Universal plan for everyone:
Step 1: Assess your exchange balance using the categories above.
Step 2: Enable two-factor authentication in your exchange's Security settings. This takes 3 minutes and prevents 90% of account hacks. I recommend Proton Pass, or Google Authenticator as a last resort.
Step 3: Choose a wallet from the recommendations above. Setup takes 2 minutes.
Step 4: Write down your wallet's seed phrase on paper and hide it somewhere safe. No photos, no cloud storage — paper only.
Step 5: Test by withdrawing €10-20 from the exchange to your wallet. Takes 5 minutes plus network confirmation time.
Key takeaway: If the test works — withdraw your main amount according to your category's plan. If you're nervous — study more, but don't delay indefinitely.
Questions
Coinbase and Kraken are huge — they won't go bankrupt, right? FTX was the world's second-largest exchange with a million users. It collapsed in 3 days in November 2022. Size isn't a guarantee.
If I lose my phone with my wallet, do I lose everything? Only if you didn't write down your seed phrase.
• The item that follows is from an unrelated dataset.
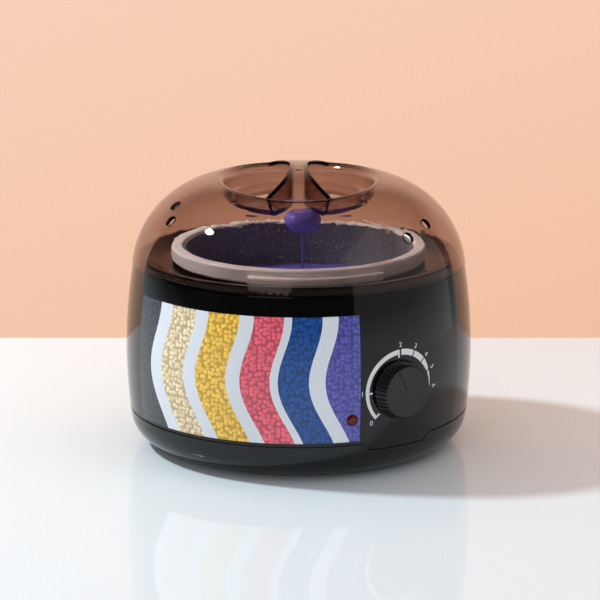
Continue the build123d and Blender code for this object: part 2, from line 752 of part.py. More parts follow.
# ---- pot, collar and wax ----
def pot_face(radius, bottom, top, corner):
    """Half section of a round cup's filling: straight side and rounded lower corner."""
    face = make_face(Polyline((0, bottom), (radius, bottom), (radius, top), (0, top), close=True))
    low = [v for v in face.vertices() if abs(v.X - radius) < 0.01 and abs(v.Y - bottom) < 0.01]
    return fillet(low, corner)


def wax_pot():
    top = collar_top - pot_lip_drop
    outer = pot_face(pot_radius + pot_wall, pot_bottom_height, top, pot_corner)
    inner = pot_face(pot_radius - pot_shoulder, pot_bottom_height + pot_wall, top + 1, pot_corner - pot_wall)
    pot = revolve(Plane.XZ * outer, Axis.Z, 360) - revolve(Plane.XZ * inner, Axis.Z, 360)
    pot -= Pos(0, 0, pot_fill_line) * rod(pot_radius, top - pot_fill_line + 1)
    return pot + pot_flange()


def pot_flange():
    low = pot_flange_height - pot_wall
    middle = pot_radius + pot_wall / 2
    return ring((middle, low), (pot_flange_radius, low), (pot_flange_radius, pot_flange_height),
                (middle, pot_flange_height))


def pot_collar():
    outline = FilletPolyline((collar_inner, collar_bottom), (collar_outer, collar_bottom),
                             (collar_outer, collar_top), (collar_inner, collar_top),
                             radius=[collar_round] * 4, close=True)
    collar = turned(outline)
    grip_outline = FilletPolyline((collar_outer - 2, collar_bottom),
                                  (collar_outer + grip_reach, collar_bottom),
                                  (collar_outer + grip_reach, collar_bottom + grip_height),
                                  (collar_outer - 2, collar_bottom + grip_height),
                                  radius=[0.3, collar_round, collar_round, 0.3], close=True)
    for middle in (grip_azimuth, grip_azimuth + 180):
        collar += sector(grip_outline, middle, grip_span)
    return collar - pot_flange()


def wax_charge():
    face = pot_face(pot_radius - pot_shoulder - wax_gap, pot_bottom_height + pot_wall, wax_height,
                    pot_corner - pot_wall)
    return revolve(Plane.XZ * face, Axis.Z, 360)


# ---- lid ----
def dome(inset):
    """The lid's dome without its pockets, moved in by inset, filled down to its rim."""
    radius = lid_side_radius - inset
    start = -asin((lid_arc_z - lid_bottom) / radius)
    middle = (start + radians(90)) / 2
    arc = ThreePointArc((lid_arc_r + radius * cos(start), lid_bottom),
                        (lid_arc_r + radius * cos(middle), lid_arc_z + radius * sin(middle)),
                        (lid_arc_r, lid_arc_z + radius))
    return turned(arc + Polyline((lid_arc_r, lid_arc_z + radius), (0, lid_arc_z + radius), (0, lid_bottom),
                                 (lid_arc_r + radius * cos(start), lid_bottom)))


def pocket(growth):
    """The finger well: an oval floor with a steep wall that widens upwards."""
    floor = Ellipse(pocket_floor_x + growth, pocket_floor_y + growth)
    floor = Pos(0, 0, pocket_floor_height - growth) * floor
    rise = (pocket_mouth_height - pocket_floor_height + growth) / (pocket_mouth_height - pocket_floor_height)
    mouth_x = pocket_floor_x + (pocket_mouth_x - pocket_floor_x) * rise
    mouth_y = pocket_floor_y + (pocket_mouth_y - pocket_floor_y) * rise
    mouth = Pos(0, 0, pocket_mouth_height) * Ellipse(mouth_x + growth / 2, mouth_y + growth / 2)
    return loft([floor, mouth], ruled=True)


def bridge(inset):
    """The handle: an hourglass rib between the two pockets under a shallow crown."""
    half_waist = bridge_half_waist - inset
    length = bridge_half_length
    flare = half_waist + bridge_flare_radius - sqrt(bridge_flare_radius ** 2 - length ** 2)
    outline = (ThreePointArc((flare, -length), (half_waist, 0), (flare, length))
               + Line((flare, length), (-flare, length))
               + ThreePointArc((-flare, length), (-half_waist, 0), (-flare, -length))
               + Line((-flare, -length), (flare, -length)))
    bar = Pos(0, 0, pocket_floor_height - 6) * extrude(make_face(outline), 40)
    rim_height = lid_arc_z + sqrt(lid_side_radius ** 2 - (bridge_tip_radius - lid_arc_r) ** 2)
    sag = bridge_apex_height - rim_height
    crown = (bridge_tip_radius ** 2 + sag ** 2) / (2 * sag)
    ball = Pos(0, 0, bridge_apex_height - crown) * Sphere(crown - inset)
    return bar & ball


def lid_solid(inset):
    """The lid as a filled shape, moved in by inset all round."""
    body = dome(inset) - pocket(inset)
    rim = [edge for edge in body.edges().filter_by(GeomType.BSPLINE) if edge.length > pocket_floor_x]
    body = fillet(rim, pocket_rim_round - inset)
    floor = body.edges().filter_by(GeomType.ELLIPSE).sort_by(Axis.Z)[0]
    body = fillet(floor, pocket_floor_round + inset)
    return body + (bridge(inset) & dome_column(inset))


def dome_column(inset):
    """Keeps the handle inside the lid's own outline."""
    return Pos(0, 0, pocket_floor_height - 3 - inset) * rod(bridge_tip_radius + 1 - inset, 40)


def lid_shell():
    lid = lid_solid(0) - lid_solid(lid_wall)
    for azimuth, height in vent_places:
        radius = lid_arc_r + sqrt(lid_side_radius ** 2 - (height - lid_arc_z) ** 2)
        tilt = degrees(asin((height - lid_arc_z) / lid_side_radius))
        hole = at(azimuth, radius, height) * Rot(0, 0, azimuth) * Rot(90 - tilt, 0, 0)
        lid -= hole * Cylinder(vent_radius, 12)
    lid -= Pos(0, bridge_slot_y, bridge_apex_height) * Box(*bridge_slot, 12)
    return lid


def wax_drip():
    top = pocket_floor_height - lid_wall
    bottom = wax_height + lid_gap
    taper_radius, taper_drop = drip_taper
    teardrop = Spline((drip_radius * drip_root, top), (drip_radius, top - drip_length * drip_widest),
                      (drip_radius * taper_radius, top - drip_length * taper_drop),
                      (thread_radius, top - drip_length), tangents=((1, -1), (0, -1)))
    outline = (Line((0, top), (drip_radius * drip_root, top)) + teardrop
               + Polyline((thread_radius, top - drip_length), (thread_radius, bottom), (0, bottom),
                          (0, top)))
    return Pos(*drip_place, 0) * turned(outline)


# ---- write every piece ----
pieces = {
    "base_cup": base_cup(), "body_shell": body_shell(), "label": label(),
    "heating_well": heating_well(), "heat_shield": heat_shield(), "band_heater": band_heater(),
    "clamp_band": clamp_band(), "clamp_screw": clamp_screw(),
    "thermal_fuse": thermal_fuse(), "sensing_bulb": sensing_bulb(),
    "fuse_clip": Pos(*fuse_place, well_bottom) * saddle_clip(fuse_radius, clip_width),
    "bulb_clip": Pos(*bulb_place, well_bottom) * saddle_clip(bulb_radius, clip_width),
    "thermostat_body": thermostat_body(), "thermostat_nut": thermostat_nut(),
    "thermostat_shaft": thermostat_shaft(), "control_knob": control_knob(), "knob_spring": knob_spring(),
    "pilot_lens": pilot_lens(), "pilot_lamp": pilot_lamp(),
    "terminal_block": terminal_block(), "lead_live": lead_live(), "lead_heater": lead_heater(),
    "lead_neutral": lead_neutral(), "lead_fuse": lead_fuse(), "lamp_lead": lamp_lead(),
    "cord_gland": cord_gland(), "cord_clamp": cord_clamp(),
    "wax_pot": wax_pot(), "pot_collar": pot_collar(), "wax_charge": wax_charge(),
    "lid_shell": lid_shell(), "wax_drip": wax_drip(),
}
for index in range(4):
    pieces[f"rubber_foot_{index + 1}"] = rubber_foot(index)
for name, screws in (("well_screws", well_screws()), ("cord_clamp_screws", cord_clamp_screws()),
                     ("housing_screws", housing_screws())):
    pieces[name] = Compound(children=screws)
for name, piece in pieces.items():
    save(piece, name)
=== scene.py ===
# %% [markdown]
# # Dressing a hard wax heater
# The frame brings every part of the heater as a plain solid in metres, with
# the table at z = 0 and the label facing -Y. This lesson gives each part its
# finish, prints the dial on the body, decorates the label, and lights the
# heater like a product on a white table.

# %% Load the frame
import json

import bpy
import numpy as np
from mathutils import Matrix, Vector


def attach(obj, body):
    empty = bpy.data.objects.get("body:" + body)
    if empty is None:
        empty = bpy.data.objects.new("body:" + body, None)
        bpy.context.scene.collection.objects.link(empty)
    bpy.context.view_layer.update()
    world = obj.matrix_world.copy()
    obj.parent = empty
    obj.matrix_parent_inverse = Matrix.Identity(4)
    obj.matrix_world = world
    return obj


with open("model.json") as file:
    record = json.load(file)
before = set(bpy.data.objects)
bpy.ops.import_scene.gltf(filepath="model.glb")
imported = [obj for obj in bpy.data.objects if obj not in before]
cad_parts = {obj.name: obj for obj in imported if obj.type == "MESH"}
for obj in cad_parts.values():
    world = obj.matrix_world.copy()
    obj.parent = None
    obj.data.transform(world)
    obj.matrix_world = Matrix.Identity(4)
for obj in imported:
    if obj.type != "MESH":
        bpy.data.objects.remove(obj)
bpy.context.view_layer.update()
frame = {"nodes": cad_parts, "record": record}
nodes = frame["nodes"]

# %% [markdown]
# ## Camera
# A product like this is usually shot from well back with a long lens, which
# keeps the round body from bulging. The camera looks along +Y and a little
# down, from 1.6 m away.

# %% Camera
camera_back = 1.6
camera_height = 0.466
camera_pitch = np.radians(13.77)
sensor_width, focal_length = 36.0, 190.56    # millimetres
sideways_shift = 0.0022    # share of the frame's width
lens_data = bpy.data.cameras.new("camera")
lens_data.sensor_width = sensor_width
lens_data.lens = focal_length
lens_data.shift_x = sideways_shift
camera = bpy.data.objects.new("camera", lens_data)
camera.location = (0.0, -camera_back, camera_height)
camera.rotation_euler = (np.pi / 2 - camera_pitch, 0.0, 0.0)
bpy.context.scene.collection.objects.link(camera)
bpy.context.scene.camera = camera
bpy.context.scene.view_settings.view_transform = "Standard"

# %% [markdown]
# ## Small helpers
# A surface here is a grid of points worked out as a whole array. The faces
# are index arithmetic on the same grid.

# %% Grid surfaces
def grid_faces(rows, columns):
    """Quads of a rows x columns grid: each joins a point, its right neighbour and the two above."""
    row, column = np.meshgrid(np.arange(rows - 1), np.arange(columns - 1), indexing="ij")
    corner = row * columns + column
    return np.stack((corner, corner + 1, corner + columns + 1, corner + columns), axis=-1).reshape(-1, 4)


def add_mesh(name, points, faces, body, finish, smooth=True):
    """Put points and faces into a mesh at the origin that rides on a body and takes a finish."""
    mesh = bpy.data.meshes.new(name)
    corners = np.asarray(points).reshape(-1, 3).tolist()
    mesh.from_pydata(corners, [], [list(map(int, face)) for face in faces])
    mesh.validate()
    mesh.polygons.foreach_set("use_smooth", np.full(len(mesh.polygons), smooth))
    thing = bpy.data.objects.new(name, mesh)
    bpy.context.scene.collection.objects.link(thing)
    mesh.materials.append(finishes[finish])
    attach(thing, body)


# %% Shader helpers
def new_material(name):
    """A new material with nodes; it returns the material, its tree and its Principled shader."""
    material = bpy.data.materials.new(name)
    material.use_nodes = True
    tree = material.node_tree
    principled = tree.nodes["Principled BSDF"]
    return material, tree, principled


def add_node(tree, kind, **settings):
    """A node of that kind, with its plain settings and its input values given by name."""
    node = tree.nodes.new(kind)
    inputs = settings.pop("inputs", {})
    for key, value in settings.items():
        setattr(node, key, value)
    for key, value in inputs.items():
        if isinstance(value, bpy.types.NodeSocket):
            tree.links.new(value, node.inputs[key])
        else:
            node.inputs[key].default_value = value
    return node


def math(tree, operation, first, second=0.0, third=0.0, clamp=False):
    """One Math node; each input is a number or a socket. It returns the result's socket."""
    node = add_node(tree, "ShaderNodeMath", operation=operation, use_clamp=clamp)
    for index, value in enumerate((first, second, third)):
        if isinstance(value, bpy.types.NodeSocket):
            tree.links.new(value, node.inputs[index])
        else:
            node.inputs[index].default_value = value
    return node.outputs[0]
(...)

With that 12-24 word phrase, you can restore your wallet on any device.
The exchange is insured — they'll return my money, right? In the EU, insurance covers fiat funds (euros in your balance) but not cryptocurrencies. Always read the fine print.
Withdrawals are expensive — €10-20 in fees! Check the calculation above in the "Actions" section. For amounts over €500, this is a reasonable price for control. For amounts under €200, you might wait until your balance grows.
Key takeaway: every "but" has a solution — the important thing is not to delay.
Exchanges are convenient tools for buying and trading, but they're poor places for long-term storage. Withdraw significant amounts to your own wallet and control your assets yourself.
Disclaimer: This article is for informational purposes only and is not a financial recommendation. Cryptocurrency investments carry high risks. Always conduct your own research and consult with financial advisors before making investment decisions.